The film compartment opens by sliding the lock on the cameras left side. Film travels from left to right onto a fixed take up spool in a rather ordinary looking film compartment. Notice that within the film compartment, beneath the viewfinder openings is the serial number.
The lens mount on the Akarette is not a traditional screw mount like the Leica. Instead, it uses a breech lock system, similar to the Leidolf Lordomat, in which the lens is mated to the camera, aligning a pin on the body with a notch on the lens, and then a threaded ring around the lens is rotated to secure the lens. The example here has a Schneider Xenar 50/3.5 lens and based on the small amount of documentation I’ve found on these cameras, it seems as though Schneider was an exclusive maker of Akarette lenses. I do not know if any other third party companies made compatible lenses, but a quick Google image search doesn’t seem to turn up any.
Near the 1 o’clock position around the lens is a switch for toggling between the 50mm and 75mm viewfinders. Only one viewfinder is active at a time as this lever moves a black plate with a red dot in front of whichever one you don’t have selected.

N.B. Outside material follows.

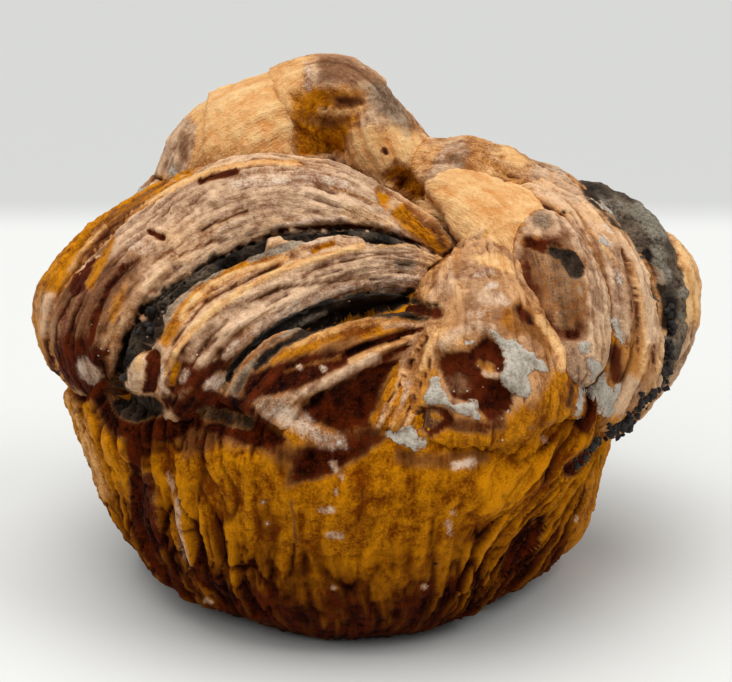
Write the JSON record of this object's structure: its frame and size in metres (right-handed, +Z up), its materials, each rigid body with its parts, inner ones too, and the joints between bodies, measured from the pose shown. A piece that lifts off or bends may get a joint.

I quite like holding the Akarette and from the top down, it ever so slightly reminds me of a Streamliner motor home with it’s polished metal and soft curves.
Not having the ability to shoot this camera, I am unable to share with you any sample pics, but I found a couple of shots taken with a very similar Akarette II at my friend Mark Faulkner’s GAS Haus website, so give his site a visit and check them out. If I ever do come across a working example, I’ll be sure to write about it!